ABD, Çin ve Euro Bölgesi ile ülkemiz başta olmak üzere açıklanan göstergeleri raporlarımızda paylaşıyoruz. Veriler her ne kadar ekonominin kapalı olduğu Nisan ayına göre iyi olsa da toparlanma hızının yavaşladığı görülüyor. Çin tarafında zayıf talep, Euro Bölgesi’nde zayıf sanayi üretimi ve ABD’de ise istihdamdaki yavaşlama dikkat çekiyor.
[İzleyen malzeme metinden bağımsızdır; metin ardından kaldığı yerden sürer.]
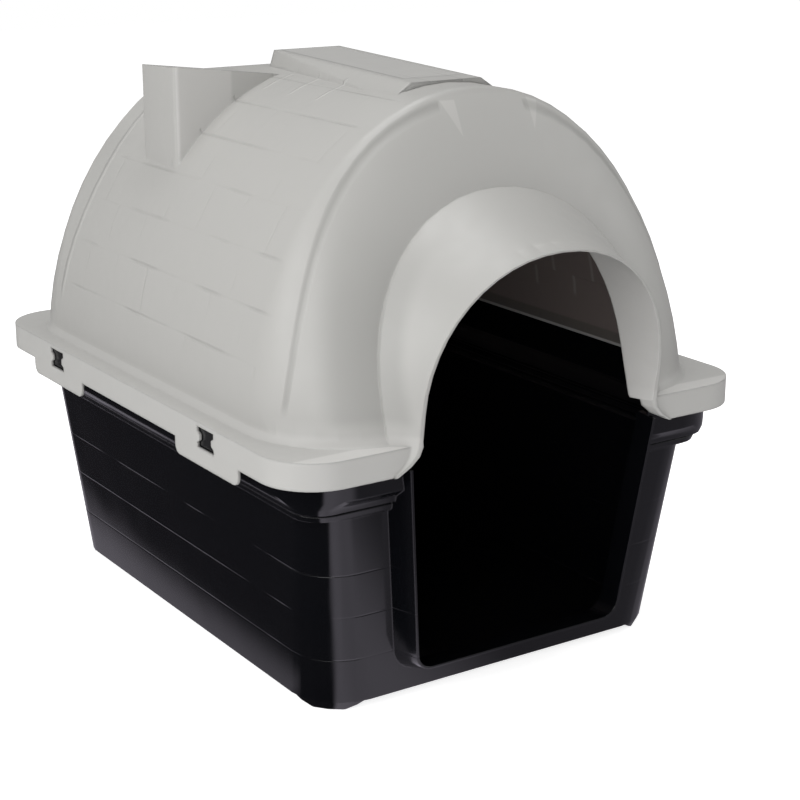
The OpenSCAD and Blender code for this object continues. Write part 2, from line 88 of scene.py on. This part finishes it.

# Ticks beside the crest, raised and painted lighter as highlights: place of one, step, half width, and where
# they start and end
TICK_Y = 0.035
TICK_STEP = 0.0475
TICK_HALF_W = 0.0022
TICKS_INNER_X = (0.046, 0.004)
TICKS_OUTER_X = (0.076, 0.010)
TICKS_FRONT_Y = (-0.085, 0.010)
TICKS_REAR_Y = (0.055, 0.010)

# Dished field on the crest's top, sunk in and painted darker as shade
FIELD_X = (0.0290, 0.0025)
FIELD_Z = (0.5225, 0.0015)
FIELD_FRONT_Y = (-0.128, 0.008)
FIELD_REAR_Y = (0.096, 0.004)

# Inside of the vault, painted darker as shade: its foot, the top of the strip along it that has deeper
# painted shade, and the marks of the joints over it
ROOM_FOOT_Z = 0.2510
STRIP_TOP_Z = (0.2600, 0.0025)
MARK_FOOT_Z = (0.285, 0.007)
MARK_HALF_W = 0.0035

# Places painted lighter or darker as light and shade: painted light on the hood's inner sides, the chimney's
# front, and the ledge with its cove, and painted shade on the front wall low down on its left side
HOOD_SIDE_X = (0.06, 0.04)
LOW_WALL_DEPTH = (0.012, 0.014)
LOW_WALL_X = (-0.13, 0.08)
LOW_WALL_FOOT_Z = (0.262, 0.013)
LOW_WALL_TOP_Z = (0.33, 0.14)
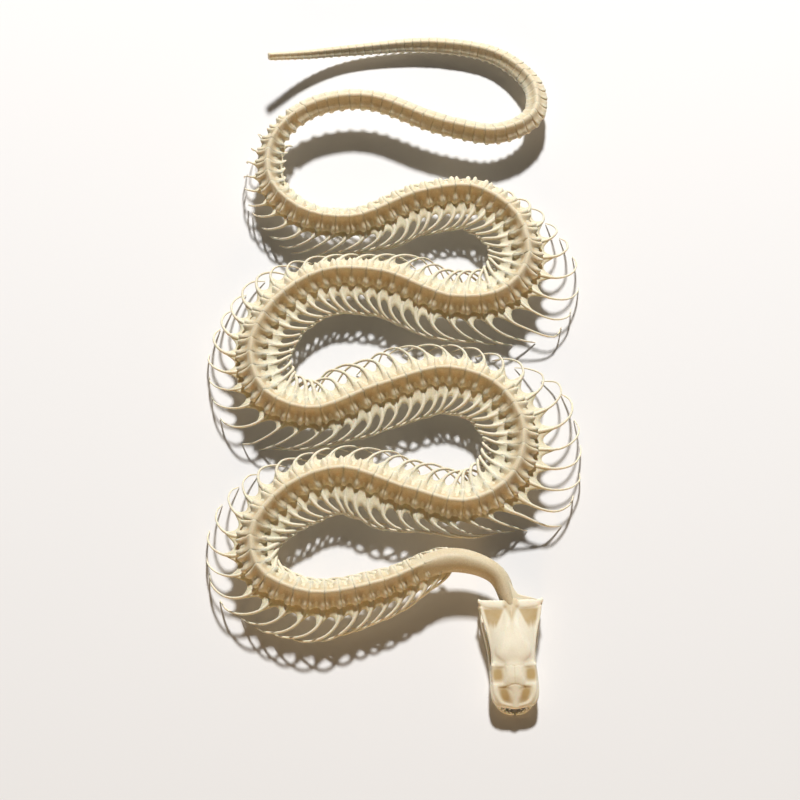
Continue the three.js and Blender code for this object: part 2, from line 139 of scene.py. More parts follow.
# Half outlines of the dried tissue, x and height: under the roofs of the trunk, and round the neck.
TISSUE_ROOF = (
    (0, -0.5), (0.5, -0.8), (1.6, -3.1), (4.6, -5.4), (5.3, -6.2), (5.1, -7.3), (3.0, -8.6), (0, -9.9),
)
TISSUE_TUBE = (
    (0, -0.3), (1.4, -0.75), (2.9, -1.9), (4.5, -3.9), (5.4, -6.0), (5.1, -7.3), (3.0, -8.6), (0, -9.9),
)


def table_value(table: tuple, distance: np.ndarray | float) -> np.ndarray:
    """Reads a table of (distance, value) pairs.

    Args:
        table: The pairs, in rising order of distance.
        distance: Where to read it, in millimetres behind the skull.

    Returns:
        The value at each distance, on straight lines between the pairs.
    """
    rows = np.array(table, float)
    return np.interp(distance, rows[:, 0], rows[:, 1])


def smooth_line(points: np.ndarray, steps: int) -> np.ndarray:
    """Runs a centripetal Catmull-Rom curve through points.

    Args:
        points: Rows of coordinates, of which the first three columns space the curve.
        steps: Samples for each span between two points.

    Returns:
        The samples, with the last point as the last row.
    """
    points = np.asarray(points, float)
    padded = np.vstack([2 * points[0] - points[1], points, 2 * points[-1] - points[-2]])
    spans = []
    t = np.linspace(0, 1, steps, endpoint=False)[:, None]
    for p0, p1, p2, p3 in zip(padded, padded[1:], padded[2:], padded[3:]):
        d0, d1, d2 = (
            max(float(np.sum((b - a)[:3] ** 2)) ** 0.25, 1e-4)
            for a, b in ((p0, p1), (p1, p2), (p2, p3))
        )
        m1 = ((p1 - p0) / d0 - (p2 - p0) / (d0 + d1) + (p2 - p1) / d1) * d1
        m2 = ((p2 - p1) / d1 - (p3 - p1) / (d1 + d2) + (p3 - p2) / d2) * d1
        spans.append(
            p1 + m1 * t + (-3 * p1 + 3 * p2 - 2 * m1 - m2) * t**2 + (2 * p1 - 2 * p2 + m1 + m2) * t**3
        )
    return np.vstack([*spans, points[-1:]])


def smoothstep(low: float, high: float, value: np.ndarray) -> np.ndarray:
    """Soft step from 0 at low to 1 at high."""
    t = np.clip((value - low) / (high - low), 0, 1)
    return t * t * (3 - 2 * t)


class Side(Enum):
    """A side of the body, seen on a walk from the skull to the tail."""

    RIGHT = 1
    LEFT = -1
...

ABD’de haftalık işsizlik maaşı başvuruları pandemi başında 6,6 ile rekor artış göstermesinin ardından 1,5 milyon altına gerilese de son 3 haftada yavaşlama var. Tam bu noktada Fed yetkilileri istihdam piyasasındaki kaybın telafisinin zaman alacağını vurgulamıştı. Hatta bu sürecin uzun olacağının da altını çizen yetkililer hane halkının desteklenmesi gerektiğini de belirtti. Bu ay içinde kongreden geçmesi beklenen yeni teşvik paketinin yaraya merhem olması bekleniyor, ancak kabul edilmeli ki gelir olmadıkça harcama da en fazla borç olarak devam edecektir, bu da orta-uzun vadede kayıp demek.
Euro Bölgesi’nde ise üye ülkelerin yapacağı fon toplantısına dair umutlar yüksek. Bu da zaten euronun bu haftaki yükselişinden belli oluyor. Beklenti, İtalya, İspanya gibi koronavirüs salgınında en çok etkilenen ülkelere desteğin daha yüksek olması yönünde. Almanya Başbakanı Merkel, şu andaki durumun Şubat’tan önceye göre çok farklı olduğunu ve belirsizliklerin de yüksek olduğunu belirtti. Merkel, mali desteklerin devam etmesi gerektiği görüşünde.
Çin’de 2. çeyrek büyüme beklentiden iyi oldu, ancak alt kalemler incelendiğinde iç talebin çok zayıf olması büyümenin sürdürülebilirliğini tehdit ediyor, zaten bu nedenle veriler sonrası Asya tarafında satış var.
Küresel piyasalar veriler sonrası satış yaşıyor, ancak bu ikinci dalga endişesi yaratacak hızda olmamakla beraber ABD şimdilik pozitif ayrışıyor.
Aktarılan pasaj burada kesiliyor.